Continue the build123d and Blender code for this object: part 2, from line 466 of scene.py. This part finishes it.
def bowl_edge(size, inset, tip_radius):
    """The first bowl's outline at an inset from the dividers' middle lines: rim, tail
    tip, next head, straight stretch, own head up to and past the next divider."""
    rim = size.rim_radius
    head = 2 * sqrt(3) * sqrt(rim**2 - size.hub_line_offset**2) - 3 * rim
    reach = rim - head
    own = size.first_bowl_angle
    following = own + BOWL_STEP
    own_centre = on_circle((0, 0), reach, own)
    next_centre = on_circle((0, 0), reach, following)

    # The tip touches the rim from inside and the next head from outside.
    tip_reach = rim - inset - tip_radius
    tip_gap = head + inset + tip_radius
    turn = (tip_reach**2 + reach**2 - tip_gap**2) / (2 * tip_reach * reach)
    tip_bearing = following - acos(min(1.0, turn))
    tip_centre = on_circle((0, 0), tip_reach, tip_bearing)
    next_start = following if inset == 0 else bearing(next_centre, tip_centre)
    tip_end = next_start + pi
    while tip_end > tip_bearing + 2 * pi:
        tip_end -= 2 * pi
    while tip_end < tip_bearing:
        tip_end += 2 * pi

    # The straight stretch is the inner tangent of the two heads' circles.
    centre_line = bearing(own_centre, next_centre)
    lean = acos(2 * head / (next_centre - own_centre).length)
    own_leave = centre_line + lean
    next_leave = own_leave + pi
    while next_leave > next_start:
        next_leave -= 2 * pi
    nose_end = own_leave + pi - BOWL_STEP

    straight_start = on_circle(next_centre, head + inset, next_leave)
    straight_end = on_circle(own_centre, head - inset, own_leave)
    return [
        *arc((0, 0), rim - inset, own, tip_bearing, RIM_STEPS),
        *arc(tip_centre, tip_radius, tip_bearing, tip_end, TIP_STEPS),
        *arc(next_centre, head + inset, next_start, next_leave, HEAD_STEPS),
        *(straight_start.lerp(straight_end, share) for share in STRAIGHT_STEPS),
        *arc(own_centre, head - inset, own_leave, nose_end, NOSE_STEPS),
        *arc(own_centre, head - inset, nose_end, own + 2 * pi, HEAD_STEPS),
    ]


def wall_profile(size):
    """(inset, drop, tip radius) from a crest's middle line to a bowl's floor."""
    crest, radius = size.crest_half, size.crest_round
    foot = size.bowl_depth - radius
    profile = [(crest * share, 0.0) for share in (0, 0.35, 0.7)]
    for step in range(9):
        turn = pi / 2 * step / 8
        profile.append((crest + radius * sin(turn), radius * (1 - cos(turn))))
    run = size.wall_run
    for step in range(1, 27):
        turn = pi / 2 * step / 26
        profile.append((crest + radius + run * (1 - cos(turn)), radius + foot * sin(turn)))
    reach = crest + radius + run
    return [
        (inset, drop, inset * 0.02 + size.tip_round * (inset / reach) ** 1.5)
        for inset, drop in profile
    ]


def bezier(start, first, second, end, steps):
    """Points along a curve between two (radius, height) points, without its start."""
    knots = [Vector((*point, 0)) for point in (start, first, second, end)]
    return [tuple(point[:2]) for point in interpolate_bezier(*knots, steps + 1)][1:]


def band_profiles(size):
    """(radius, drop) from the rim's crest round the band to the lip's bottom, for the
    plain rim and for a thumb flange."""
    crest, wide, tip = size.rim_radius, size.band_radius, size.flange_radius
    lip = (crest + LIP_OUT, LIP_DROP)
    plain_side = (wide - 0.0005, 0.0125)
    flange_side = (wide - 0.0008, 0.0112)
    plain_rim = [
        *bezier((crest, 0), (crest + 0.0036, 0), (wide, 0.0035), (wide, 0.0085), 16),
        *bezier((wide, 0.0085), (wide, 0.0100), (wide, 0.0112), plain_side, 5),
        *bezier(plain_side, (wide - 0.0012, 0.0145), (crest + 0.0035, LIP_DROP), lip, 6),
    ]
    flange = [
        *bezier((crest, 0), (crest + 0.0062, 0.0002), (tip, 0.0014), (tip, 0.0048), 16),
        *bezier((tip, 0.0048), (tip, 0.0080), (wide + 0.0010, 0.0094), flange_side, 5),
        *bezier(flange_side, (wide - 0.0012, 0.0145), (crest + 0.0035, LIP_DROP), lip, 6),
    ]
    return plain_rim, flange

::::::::

**What you will do**
Reproduce every line above without error.

**Output for this task**
Continue the build123d and Blender code for this object: part 2, from line 466 of scene.py. This part finishes it.
def bowl_edge(size, inset, tip_radius):
    """The first bowl's outline at an inset from the dividers' middle lines: rim, tail
    tip, next head, straight stretch, own head up to and past the next divider."""
    rim = size.rim_radius
    head = 2 * sqrt(3) * sqrt(rim**2 - size.hub_line_offset**2) - 3 * rim
    reach = rim - head
    own = size.first_bowl_angle
    following = own + BOWL_STEP
    own_centre = on_circle((0, 0), reach, own)
    next_centre = on_circle((0, 0), reach, following)

    # The tip touches the rim from inside and the next head from outside.
    tip_reach = rim - inset - tip_radius
    tip_gap = head + inset + tip_radius
    turn = (tip_reach**2 + reach**2 - tip_gap**2) / (2 * tip_reach * reach)
    tip_bearing = following - acos(min(1.0, turn))
    tip_centre = on_circle((0, 0), tip_reach, tip_bearing)
    next_start = following if inset == 0 else bearing(next_centre, tip_centre)
    tip_end = next_start + pi
    while tip_end > tip_bearing + 2 * pi:
        tip_end -= 2 * pi
    while tip_end < tip_bearing:
        tip_end += 2 * pi

    # The straight stretch is the inner tangent of the two heads' circles.
    centre_line = bearing(own_centre, next_centre)
    lean = acos(2 * head / (next_centre - own_centre).length)
    own_leave = centre_line + lean
    next_leave = own_leave + pi
    while next_leave > next_start:
        next_leave -= 2 * pi
    nose_end = own_leave + pi - BOWL_STEP

    straight_start = on_circle(next_centre, head + inset, next_leave)
    straight_end = on_circle(own_centre, head - inset, own_leave)
    return [
        *arc((0, 0), rim - inset, own, tip_bearing, RIM_STEPS),
        *arc(tip_centre, tip_radius, tip_bearing, tip_end, TIP_STEPS),
        *arc(next_centre, head + inset, next_start, next_leave, HEAD_STEPS),
        *(straight_start.lerp(straight_end, share) for share in STRAIGHT_STEPS),
        *arc(own_centre, head - inset, own_leave, nose_end, NOSE_STEPS),
        *arc(own_centre, head - inset, nose_end, own + 2 * pi, HEAD_STEPS),
    ]


def wall_profile(size):
    """(inset, drop, tip radius) from a crest's middle line to a bowl's floor."""
    crest, radius = size.crest_half, size.crest_round
    foot = size.bowl_depth - radius
    profile = [(crest * share, 0.0) for share in (0, 0.35, 0.7)]
    for step in range(9):
        turn = pi / 2 * step / 8
        profile.append((crest + radius * sin(turn), radius * (1 - cos(turn))))
    run = size.wall_run
    for step in range(1, 27):
        turn = pi / 2 * step / 26
        profile.append((crest + radius + run * (1 - cos(turn)), radius + foot * sin(turn)))
    reach = crest + radius + run
    return [
        (inset, drop, inset * 0.02 + size.tip_round * (inset / reach) ** 1.5)
        for inset, drop in profile
    ]


def bezier(start, first, second, end, steps):
    """Points along a curve between two (radius, height) points, without its start."""
    knots = [Vector((*point, 0)) for point in (start, first, second, end)]
    return [tuple(point[:2]) for point in interpolate_bezier(*knots, steps + 1)][1:]


def band_profiles(size):
    """(radius, drop) from the rim's crest round the band to the lip's bottom, for the
    plain rim and for a thumb flange."""
    crest, wide, tip = size.rim_radius, size.band_radius, size.flange_radius
    lip = (crest + LIP_OUT, LIP_DROP)
    plain_side = (wide - 0.0005, 0.0125)
    flange_side = (wide - 0.0008, 0.0112)
    plain_rim = [
        *bezier((crest, 0), (crest + 0.0036, 0), (wide, 0.0035), (wide, 0.0085), 16),
        *bezier((wide, 0.0085), (wide, 0.0100), (wide, 0.0112), plain_side, 5),
        *bezier(plain_side, (wide - 0.0012, 0.0145), (crest + 0.0035, LIP_DROP), lip, 6),
    ]
    flange = [
        *bezier((crest, 0), (crest + 0.0062, 0.0002), (tip, 0.0014), (tip, 0.0048), 16),
        *bezier((tip, 0.0048), (tip, 0.0080), (wide + 0.0010, 0.0094), flange_side, 5),
        *bezier(flange_side, (wide - 0.0012, 0.0145), (crest + 0.0035, LIP_DROP), lip, 6),
    ]
    return plain_rim, flange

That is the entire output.